Well written. I posted this Saturday, thought you might be interested. http://watershedphoenix.org/2010/09/11/paying-the-terrorist’s-ransom/

Not so much 'journalism' but paid spin doctors. The number of real journalists who try to objectively report facts about aggressive war mongering are far and few between. This is because it pays nothing, is a thankless job, and most people with the education and drive to be an effective journalist either wind up in a profitable entity that is not interested in fomenting unpopular truths, or use their talents elsewhere to survive.

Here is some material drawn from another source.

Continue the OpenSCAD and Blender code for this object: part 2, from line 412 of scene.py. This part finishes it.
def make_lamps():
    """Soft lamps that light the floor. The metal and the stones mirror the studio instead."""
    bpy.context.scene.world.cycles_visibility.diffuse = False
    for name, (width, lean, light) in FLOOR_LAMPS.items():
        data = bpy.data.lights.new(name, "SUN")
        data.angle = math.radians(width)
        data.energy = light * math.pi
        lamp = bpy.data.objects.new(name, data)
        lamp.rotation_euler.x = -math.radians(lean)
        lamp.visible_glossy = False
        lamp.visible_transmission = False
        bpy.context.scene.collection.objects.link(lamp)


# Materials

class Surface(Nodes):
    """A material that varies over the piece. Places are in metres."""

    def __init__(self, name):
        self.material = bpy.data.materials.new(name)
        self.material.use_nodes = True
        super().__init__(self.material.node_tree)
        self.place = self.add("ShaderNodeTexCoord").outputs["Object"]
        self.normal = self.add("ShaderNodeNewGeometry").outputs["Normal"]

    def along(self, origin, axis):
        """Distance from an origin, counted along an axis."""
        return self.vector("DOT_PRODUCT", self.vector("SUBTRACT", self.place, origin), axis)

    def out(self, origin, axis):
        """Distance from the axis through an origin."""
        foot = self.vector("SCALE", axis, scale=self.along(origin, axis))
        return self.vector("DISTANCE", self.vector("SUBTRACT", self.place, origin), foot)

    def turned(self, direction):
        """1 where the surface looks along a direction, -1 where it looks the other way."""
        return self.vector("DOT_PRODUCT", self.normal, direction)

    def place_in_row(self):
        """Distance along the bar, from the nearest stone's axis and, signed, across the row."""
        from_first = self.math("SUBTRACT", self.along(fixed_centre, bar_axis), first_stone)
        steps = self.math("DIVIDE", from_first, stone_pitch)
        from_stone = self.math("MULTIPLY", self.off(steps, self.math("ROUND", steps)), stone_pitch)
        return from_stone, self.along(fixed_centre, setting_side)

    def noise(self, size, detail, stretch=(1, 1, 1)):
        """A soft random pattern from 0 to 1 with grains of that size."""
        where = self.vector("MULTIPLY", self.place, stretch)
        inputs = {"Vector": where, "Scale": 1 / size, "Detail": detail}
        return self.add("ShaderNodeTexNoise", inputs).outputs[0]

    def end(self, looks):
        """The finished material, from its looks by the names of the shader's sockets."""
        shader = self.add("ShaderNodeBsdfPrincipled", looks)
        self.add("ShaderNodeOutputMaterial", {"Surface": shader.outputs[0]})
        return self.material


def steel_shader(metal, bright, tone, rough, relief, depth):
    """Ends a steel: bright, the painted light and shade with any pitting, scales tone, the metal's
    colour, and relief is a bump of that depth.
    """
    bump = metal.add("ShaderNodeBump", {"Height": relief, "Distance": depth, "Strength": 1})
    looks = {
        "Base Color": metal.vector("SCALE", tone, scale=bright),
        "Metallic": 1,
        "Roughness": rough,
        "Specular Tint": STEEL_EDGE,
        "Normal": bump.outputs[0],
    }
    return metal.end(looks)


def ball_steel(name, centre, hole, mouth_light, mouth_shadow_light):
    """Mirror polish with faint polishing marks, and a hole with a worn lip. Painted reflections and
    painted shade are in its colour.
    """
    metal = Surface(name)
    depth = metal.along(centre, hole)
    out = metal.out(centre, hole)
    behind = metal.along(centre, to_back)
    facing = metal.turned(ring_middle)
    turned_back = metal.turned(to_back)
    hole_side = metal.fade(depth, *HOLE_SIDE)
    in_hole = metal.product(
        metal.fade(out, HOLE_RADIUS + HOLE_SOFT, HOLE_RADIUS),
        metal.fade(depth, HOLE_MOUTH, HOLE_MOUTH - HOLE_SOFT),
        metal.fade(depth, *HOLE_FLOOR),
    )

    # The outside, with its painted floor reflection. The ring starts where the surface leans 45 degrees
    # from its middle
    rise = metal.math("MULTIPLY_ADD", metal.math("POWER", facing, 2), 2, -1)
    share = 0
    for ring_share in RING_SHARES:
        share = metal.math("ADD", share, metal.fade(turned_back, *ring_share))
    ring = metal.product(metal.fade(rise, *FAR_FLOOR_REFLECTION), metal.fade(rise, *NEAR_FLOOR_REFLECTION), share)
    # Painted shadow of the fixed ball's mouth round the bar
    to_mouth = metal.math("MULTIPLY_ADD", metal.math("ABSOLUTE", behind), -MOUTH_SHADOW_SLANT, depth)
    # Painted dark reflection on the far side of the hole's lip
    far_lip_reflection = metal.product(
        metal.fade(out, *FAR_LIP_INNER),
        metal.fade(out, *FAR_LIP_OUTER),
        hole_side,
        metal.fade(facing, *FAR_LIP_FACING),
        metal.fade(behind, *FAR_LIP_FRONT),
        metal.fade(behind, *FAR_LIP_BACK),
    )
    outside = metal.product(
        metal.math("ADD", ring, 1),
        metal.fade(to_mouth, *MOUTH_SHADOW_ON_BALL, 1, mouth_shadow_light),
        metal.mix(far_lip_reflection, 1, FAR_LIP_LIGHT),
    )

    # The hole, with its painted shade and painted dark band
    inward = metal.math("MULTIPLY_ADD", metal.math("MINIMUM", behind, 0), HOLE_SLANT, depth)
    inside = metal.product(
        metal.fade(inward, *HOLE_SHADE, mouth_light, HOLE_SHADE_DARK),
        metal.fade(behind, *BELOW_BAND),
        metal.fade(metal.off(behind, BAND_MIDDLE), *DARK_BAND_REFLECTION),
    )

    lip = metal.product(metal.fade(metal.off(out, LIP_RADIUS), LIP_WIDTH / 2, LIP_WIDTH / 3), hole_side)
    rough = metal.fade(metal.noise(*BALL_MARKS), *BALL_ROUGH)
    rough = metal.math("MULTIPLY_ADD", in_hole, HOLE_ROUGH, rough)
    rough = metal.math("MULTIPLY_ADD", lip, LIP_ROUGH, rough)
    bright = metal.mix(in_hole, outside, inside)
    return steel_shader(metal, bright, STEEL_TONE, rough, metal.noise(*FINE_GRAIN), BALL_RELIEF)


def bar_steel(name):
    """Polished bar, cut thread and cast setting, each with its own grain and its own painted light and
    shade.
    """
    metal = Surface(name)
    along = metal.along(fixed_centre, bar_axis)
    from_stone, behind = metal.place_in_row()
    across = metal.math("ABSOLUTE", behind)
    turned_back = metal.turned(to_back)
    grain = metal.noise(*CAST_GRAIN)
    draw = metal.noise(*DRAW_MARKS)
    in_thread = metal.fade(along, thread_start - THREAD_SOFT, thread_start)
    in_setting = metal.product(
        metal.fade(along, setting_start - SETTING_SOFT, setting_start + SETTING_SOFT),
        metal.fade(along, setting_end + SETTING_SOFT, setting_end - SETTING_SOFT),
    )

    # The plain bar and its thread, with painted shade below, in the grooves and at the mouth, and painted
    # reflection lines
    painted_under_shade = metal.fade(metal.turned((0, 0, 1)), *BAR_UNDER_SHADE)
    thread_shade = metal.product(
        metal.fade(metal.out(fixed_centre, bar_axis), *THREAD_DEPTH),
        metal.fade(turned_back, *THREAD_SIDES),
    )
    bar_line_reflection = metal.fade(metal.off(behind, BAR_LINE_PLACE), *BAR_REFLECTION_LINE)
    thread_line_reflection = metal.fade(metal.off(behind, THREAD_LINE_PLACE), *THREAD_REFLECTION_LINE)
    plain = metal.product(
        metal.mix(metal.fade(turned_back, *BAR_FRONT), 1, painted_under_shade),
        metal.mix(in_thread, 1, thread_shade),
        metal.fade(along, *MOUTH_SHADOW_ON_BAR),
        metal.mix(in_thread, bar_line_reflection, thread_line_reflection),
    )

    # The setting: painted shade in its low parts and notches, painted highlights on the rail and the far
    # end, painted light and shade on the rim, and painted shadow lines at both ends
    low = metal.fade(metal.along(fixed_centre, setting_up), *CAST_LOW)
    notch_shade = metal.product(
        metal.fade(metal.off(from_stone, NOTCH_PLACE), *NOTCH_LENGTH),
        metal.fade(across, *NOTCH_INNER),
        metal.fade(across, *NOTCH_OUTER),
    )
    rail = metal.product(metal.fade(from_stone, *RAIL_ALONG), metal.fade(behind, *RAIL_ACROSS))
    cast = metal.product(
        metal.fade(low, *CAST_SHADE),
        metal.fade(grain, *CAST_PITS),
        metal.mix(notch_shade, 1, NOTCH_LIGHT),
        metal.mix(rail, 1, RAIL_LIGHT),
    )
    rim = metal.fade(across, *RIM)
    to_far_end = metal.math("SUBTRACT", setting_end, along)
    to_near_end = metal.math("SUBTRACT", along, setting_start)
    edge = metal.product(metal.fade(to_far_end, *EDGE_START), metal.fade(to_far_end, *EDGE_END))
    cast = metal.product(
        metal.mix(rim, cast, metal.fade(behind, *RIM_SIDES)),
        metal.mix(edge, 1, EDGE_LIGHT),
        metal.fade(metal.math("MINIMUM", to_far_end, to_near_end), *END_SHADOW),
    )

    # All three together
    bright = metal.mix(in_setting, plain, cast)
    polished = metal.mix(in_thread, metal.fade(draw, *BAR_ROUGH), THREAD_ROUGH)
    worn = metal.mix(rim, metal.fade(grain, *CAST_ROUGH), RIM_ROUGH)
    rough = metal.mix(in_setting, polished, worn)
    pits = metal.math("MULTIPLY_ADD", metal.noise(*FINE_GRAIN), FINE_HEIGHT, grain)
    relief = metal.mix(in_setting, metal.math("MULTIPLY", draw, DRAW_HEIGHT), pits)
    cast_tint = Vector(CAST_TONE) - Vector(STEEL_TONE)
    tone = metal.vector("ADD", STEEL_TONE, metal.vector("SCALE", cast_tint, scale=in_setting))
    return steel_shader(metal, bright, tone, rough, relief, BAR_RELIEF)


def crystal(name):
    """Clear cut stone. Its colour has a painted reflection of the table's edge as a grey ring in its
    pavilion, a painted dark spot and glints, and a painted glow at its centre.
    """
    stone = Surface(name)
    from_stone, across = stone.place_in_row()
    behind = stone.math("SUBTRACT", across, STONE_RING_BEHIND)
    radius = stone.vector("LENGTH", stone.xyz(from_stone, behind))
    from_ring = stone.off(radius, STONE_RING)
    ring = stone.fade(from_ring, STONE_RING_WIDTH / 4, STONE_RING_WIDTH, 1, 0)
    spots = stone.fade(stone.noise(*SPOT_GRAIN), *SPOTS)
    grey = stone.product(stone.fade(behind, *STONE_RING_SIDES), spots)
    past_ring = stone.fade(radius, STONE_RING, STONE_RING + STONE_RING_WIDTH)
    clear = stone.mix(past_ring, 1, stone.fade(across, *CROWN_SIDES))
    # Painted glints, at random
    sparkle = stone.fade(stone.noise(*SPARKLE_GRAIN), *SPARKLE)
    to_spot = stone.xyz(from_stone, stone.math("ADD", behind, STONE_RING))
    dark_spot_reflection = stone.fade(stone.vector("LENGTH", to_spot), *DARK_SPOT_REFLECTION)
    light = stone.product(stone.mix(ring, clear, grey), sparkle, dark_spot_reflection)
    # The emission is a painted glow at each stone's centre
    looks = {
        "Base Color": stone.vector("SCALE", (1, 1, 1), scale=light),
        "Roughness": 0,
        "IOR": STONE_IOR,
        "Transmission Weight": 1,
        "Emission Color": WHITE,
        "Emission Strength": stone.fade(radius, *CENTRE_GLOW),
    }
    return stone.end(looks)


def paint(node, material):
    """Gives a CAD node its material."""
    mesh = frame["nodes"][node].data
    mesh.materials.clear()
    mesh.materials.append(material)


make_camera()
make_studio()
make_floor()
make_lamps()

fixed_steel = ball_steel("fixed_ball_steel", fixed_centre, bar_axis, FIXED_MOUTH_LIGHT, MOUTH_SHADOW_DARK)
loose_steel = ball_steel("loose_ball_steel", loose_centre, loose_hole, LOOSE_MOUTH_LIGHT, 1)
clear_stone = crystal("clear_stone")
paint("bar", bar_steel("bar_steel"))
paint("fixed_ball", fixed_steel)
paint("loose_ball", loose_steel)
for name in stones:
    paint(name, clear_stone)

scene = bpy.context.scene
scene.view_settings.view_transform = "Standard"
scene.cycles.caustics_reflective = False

Meanwhile, what we used to call 'conventional wisdom' suffers, which in a democracy, leaves the "focus-of-attention-controls" in the possession of wealth-funded spin doctors who spend a fortune every day to lead the public around by the nose until they vote against their own interest, or are so skeptical they don't take part. Is it a bankrupt fascist plutocracy, or are we laughing the 'powers that be' out of relevance? The choice is ours -- individually, collectively. We have met the enemy and he is us. But we knew that already. Thanks, Yelvington. This needs to be re-stated every year, lest we forget what really happened (and didn't) on 9/11.